What you have to do: Find the lines below that contain the word "None" and count them. Only the number should be given.

+ + + + + + +

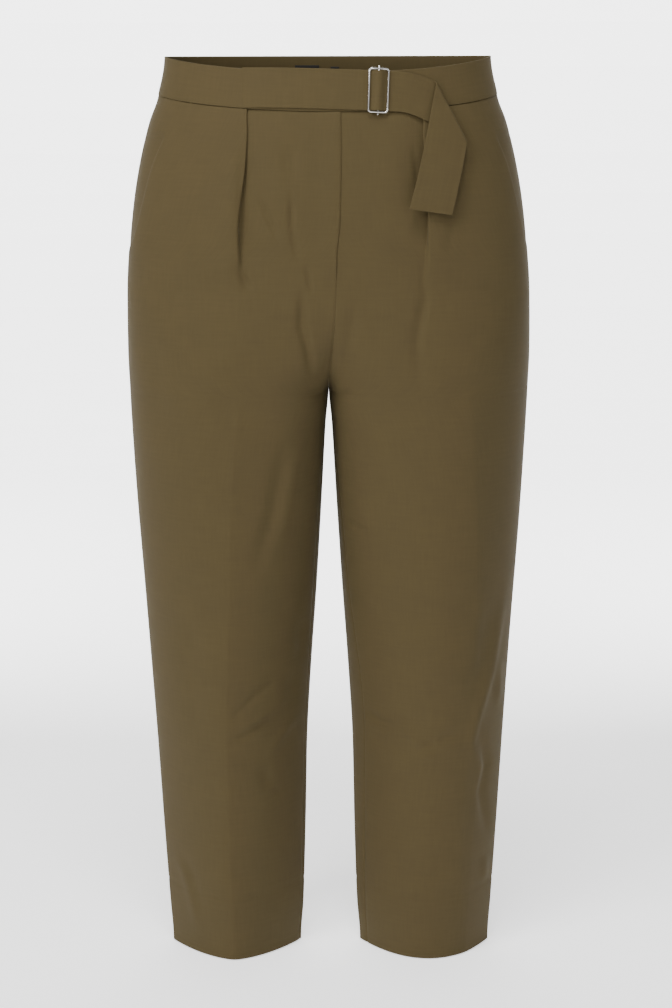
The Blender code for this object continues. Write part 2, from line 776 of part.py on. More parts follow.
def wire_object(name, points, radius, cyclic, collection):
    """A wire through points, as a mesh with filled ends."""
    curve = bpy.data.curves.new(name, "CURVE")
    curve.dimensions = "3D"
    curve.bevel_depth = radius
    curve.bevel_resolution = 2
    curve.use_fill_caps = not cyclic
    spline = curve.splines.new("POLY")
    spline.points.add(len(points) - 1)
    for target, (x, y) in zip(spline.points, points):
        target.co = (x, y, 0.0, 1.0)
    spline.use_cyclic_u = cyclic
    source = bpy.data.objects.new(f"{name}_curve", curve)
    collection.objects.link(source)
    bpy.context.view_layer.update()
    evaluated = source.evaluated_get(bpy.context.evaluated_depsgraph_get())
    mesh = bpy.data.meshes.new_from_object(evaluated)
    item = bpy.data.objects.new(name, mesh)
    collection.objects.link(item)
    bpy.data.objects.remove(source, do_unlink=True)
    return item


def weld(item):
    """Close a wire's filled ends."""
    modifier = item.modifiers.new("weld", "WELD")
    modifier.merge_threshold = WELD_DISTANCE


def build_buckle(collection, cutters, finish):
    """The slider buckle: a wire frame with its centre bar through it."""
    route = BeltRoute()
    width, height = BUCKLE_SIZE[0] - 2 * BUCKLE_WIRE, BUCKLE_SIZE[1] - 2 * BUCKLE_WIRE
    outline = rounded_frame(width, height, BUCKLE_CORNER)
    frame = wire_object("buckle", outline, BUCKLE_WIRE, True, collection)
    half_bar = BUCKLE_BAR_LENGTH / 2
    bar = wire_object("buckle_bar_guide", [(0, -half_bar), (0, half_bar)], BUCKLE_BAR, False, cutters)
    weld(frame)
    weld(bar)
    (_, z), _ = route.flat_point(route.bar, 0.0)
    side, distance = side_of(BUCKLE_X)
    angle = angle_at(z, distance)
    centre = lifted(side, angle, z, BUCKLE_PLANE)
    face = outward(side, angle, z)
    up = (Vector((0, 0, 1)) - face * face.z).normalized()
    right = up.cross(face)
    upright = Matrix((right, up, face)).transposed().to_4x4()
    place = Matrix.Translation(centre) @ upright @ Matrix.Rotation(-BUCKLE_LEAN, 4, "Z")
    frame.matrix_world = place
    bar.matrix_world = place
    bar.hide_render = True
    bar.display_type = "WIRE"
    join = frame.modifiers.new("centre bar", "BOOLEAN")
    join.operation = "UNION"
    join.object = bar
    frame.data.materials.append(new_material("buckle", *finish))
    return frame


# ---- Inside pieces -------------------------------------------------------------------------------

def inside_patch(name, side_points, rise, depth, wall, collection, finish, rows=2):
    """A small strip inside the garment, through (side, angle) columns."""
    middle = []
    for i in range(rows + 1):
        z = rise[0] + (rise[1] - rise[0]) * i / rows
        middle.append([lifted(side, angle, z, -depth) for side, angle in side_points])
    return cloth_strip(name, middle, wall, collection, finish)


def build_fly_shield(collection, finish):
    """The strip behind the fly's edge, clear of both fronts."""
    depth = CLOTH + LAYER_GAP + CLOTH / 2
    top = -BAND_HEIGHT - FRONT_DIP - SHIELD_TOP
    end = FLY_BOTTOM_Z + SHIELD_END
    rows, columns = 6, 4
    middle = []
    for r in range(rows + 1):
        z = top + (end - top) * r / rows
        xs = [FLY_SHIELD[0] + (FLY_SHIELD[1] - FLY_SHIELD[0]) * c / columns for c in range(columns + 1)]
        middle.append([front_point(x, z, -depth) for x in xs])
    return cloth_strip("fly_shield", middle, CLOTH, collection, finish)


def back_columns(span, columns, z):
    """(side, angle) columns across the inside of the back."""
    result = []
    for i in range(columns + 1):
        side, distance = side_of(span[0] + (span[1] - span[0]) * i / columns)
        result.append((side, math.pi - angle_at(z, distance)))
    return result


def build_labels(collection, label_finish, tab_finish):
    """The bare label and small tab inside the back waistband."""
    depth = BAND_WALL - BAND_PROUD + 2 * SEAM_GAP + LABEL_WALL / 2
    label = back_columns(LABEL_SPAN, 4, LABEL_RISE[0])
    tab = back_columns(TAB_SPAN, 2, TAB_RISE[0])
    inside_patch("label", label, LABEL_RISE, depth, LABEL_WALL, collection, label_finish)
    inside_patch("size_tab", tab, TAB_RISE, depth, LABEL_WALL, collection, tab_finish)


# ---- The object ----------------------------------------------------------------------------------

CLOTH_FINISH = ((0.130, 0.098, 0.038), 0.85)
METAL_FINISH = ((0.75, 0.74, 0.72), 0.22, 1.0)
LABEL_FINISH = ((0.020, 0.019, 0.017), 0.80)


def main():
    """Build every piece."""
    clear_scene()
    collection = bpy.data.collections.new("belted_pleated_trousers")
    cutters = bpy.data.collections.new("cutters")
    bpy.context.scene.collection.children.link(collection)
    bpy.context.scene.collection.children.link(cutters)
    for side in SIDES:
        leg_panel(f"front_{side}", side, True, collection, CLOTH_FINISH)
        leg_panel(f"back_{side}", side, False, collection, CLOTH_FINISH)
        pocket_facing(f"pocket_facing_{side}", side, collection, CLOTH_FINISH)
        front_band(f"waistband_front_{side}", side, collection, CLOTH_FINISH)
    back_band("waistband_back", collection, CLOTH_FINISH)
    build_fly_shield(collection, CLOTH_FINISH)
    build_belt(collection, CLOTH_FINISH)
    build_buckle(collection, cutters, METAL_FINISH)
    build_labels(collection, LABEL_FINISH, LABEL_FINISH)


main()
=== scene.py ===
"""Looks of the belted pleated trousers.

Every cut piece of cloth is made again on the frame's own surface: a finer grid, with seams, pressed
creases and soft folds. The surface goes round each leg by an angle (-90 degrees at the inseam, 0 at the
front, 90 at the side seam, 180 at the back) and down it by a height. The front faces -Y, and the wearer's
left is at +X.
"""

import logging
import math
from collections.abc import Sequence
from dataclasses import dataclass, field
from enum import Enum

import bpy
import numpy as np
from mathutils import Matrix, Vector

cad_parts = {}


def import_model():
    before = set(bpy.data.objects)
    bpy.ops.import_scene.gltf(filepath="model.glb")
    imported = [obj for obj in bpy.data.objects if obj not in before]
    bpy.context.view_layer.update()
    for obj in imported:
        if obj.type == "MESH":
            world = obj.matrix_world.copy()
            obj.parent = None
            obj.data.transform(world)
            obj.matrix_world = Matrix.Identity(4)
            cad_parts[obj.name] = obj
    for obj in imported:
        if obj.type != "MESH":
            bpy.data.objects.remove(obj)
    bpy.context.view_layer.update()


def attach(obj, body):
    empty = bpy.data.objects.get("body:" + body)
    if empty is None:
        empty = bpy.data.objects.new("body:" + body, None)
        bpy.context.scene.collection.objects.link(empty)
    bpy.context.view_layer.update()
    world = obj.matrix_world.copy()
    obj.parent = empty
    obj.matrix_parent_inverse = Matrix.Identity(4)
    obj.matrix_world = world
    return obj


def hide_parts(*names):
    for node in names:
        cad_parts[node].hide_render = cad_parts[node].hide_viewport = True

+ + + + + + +

Answer below: 3